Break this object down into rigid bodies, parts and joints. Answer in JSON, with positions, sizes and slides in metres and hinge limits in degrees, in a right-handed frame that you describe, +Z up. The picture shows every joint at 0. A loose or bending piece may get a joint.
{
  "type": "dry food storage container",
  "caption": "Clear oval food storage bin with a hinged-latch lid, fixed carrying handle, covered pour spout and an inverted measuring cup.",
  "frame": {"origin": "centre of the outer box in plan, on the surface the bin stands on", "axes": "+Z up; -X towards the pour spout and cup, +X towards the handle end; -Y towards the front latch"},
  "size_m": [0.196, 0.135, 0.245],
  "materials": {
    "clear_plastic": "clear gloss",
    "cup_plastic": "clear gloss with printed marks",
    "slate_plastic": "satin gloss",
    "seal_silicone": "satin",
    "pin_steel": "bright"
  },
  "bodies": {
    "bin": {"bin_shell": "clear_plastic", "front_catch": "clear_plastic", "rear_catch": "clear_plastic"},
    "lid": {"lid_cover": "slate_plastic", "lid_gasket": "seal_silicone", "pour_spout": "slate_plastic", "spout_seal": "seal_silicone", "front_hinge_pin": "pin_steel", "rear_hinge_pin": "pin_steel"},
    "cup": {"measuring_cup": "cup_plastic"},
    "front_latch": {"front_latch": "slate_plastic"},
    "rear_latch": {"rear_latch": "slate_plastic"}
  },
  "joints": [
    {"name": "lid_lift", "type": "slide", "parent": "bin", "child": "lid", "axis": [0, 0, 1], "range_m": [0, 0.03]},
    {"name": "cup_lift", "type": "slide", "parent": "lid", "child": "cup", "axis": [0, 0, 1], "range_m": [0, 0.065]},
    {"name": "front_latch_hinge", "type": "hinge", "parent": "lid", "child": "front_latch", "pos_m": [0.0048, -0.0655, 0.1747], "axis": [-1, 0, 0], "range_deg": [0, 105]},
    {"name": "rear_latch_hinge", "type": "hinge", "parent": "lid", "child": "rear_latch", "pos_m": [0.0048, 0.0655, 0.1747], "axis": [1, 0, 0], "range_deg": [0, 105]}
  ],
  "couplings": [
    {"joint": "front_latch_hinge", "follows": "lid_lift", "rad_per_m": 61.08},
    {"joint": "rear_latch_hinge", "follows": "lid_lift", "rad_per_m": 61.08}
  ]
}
┄┄┄┄┄┄┄┄┄┄┄┄┄┄┄┄┄┄┄┄
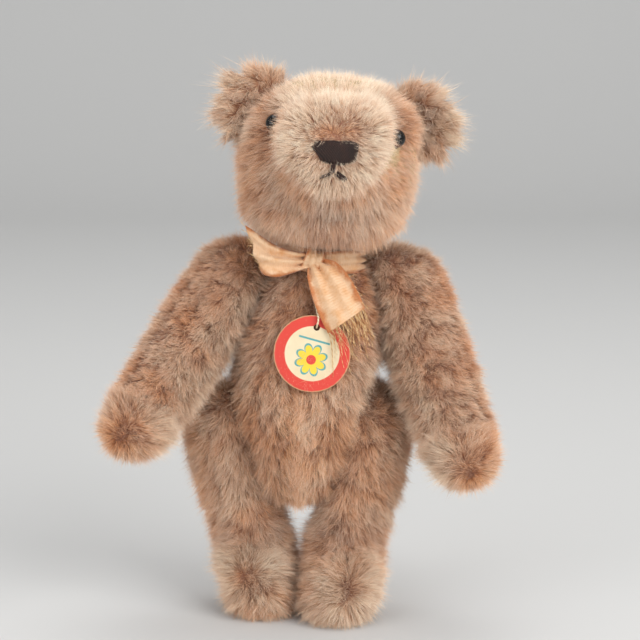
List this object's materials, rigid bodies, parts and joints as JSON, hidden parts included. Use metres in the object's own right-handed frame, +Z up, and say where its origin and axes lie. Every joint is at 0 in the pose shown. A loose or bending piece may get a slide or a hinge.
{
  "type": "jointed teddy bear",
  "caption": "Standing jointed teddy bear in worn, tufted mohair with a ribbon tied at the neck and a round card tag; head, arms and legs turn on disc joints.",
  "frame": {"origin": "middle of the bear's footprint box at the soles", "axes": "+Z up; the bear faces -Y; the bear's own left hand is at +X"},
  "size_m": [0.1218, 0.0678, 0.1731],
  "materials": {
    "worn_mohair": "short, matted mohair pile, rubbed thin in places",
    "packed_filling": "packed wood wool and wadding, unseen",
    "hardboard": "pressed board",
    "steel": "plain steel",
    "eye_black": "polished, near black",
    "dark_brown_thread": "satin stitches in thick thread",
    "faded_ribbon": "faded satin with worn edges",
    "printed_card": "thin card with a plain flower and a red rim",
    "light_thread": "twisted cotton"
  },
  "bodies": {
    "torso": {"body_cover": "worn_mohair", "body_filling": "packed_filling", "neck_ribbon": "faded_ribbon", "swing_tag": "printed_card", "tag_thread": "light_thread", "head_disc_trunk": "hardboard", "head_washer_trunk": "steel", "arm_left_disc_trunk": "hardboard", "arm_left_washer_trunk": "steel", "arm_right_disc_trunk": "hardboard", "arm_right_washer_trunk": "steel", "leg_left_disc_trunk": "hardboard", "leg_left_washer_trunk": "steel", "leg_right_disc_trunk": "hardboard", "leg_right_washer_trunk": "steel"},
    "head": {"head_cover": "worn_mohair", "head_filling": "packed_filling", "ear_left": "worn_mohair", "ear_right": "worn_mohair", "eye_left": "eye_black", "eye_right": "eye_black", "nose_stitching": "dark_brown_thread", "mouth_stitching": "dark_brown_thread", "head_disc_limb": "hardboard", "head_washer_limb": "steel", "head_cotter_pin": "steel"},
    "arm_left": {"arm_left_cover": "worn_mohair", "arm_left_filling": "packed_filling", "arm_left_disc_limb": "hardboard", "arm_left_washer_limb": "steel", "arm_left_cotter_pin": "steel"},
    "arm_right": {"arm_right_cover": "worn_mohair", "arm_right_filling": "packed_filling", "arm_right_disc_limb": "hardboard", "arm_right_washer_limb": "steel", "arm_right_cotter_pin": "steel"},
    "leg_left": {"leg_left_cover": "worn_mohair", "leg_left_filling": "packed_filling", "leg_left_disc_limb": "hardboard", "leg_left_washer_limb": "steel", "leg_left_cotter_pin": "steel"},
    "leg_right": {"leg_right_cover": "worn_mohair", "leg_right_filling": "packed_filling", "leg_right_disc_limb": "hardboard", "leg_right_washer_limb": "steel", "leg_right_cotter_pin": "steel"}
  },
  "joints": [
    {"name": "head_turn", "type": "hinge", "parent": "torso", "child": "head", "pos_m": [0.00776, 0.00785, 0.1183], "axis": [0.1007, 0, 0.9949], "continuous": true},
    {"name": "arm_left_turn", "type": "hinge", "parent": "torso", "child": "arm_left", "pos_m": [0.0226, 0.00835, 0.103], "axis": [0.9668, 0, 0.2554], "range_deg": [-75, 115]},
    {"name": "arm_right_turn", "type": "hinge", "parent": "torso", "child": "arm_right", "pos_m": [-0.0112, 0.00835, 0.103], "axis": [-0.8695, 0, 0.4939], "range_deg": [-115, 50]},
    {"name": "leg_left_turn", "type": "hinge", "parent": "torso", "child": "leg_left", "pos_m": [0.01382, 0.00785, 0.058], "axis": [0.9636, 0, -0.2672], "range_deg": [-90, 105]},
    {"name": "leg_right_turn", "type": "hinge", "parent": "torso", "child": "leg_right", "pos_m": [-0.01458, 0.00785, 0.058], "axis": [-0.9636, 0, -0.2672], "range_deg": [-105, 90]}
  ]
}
┄┄┄┄┄┄┄┄┄┄┄┄┄┄┄┄┄┄┄┄
__Goal__
Read through the entries and copy every line that includes "with".

__Response to this task__
Break this object down into rigid bodies, parts and joints. Answer in JSON, with positions, sizes and slides in metres and hinge limits in degrees, in a right-handed frame that you describe, +Z up. The picture shows every joint at 0. A loose or bending piece may get a joint.
  "caption": "Clear oval food storage bin with a hinged-latch lid, fixed carrying handle, covered pour spout and an inverted measuring cup.",
    "cup_plastic": "clear gloss with printed marks",
  "caption": "Standing jointed teddy bear in worn, tufted mohair with a ribbon tied at the neck and a round card tag; head, arms and legs turn on disc joints.",
    "faded_ribbon": "faded satin with worn edges",
    "printed_card": "thin card with a plain flower and a red rim",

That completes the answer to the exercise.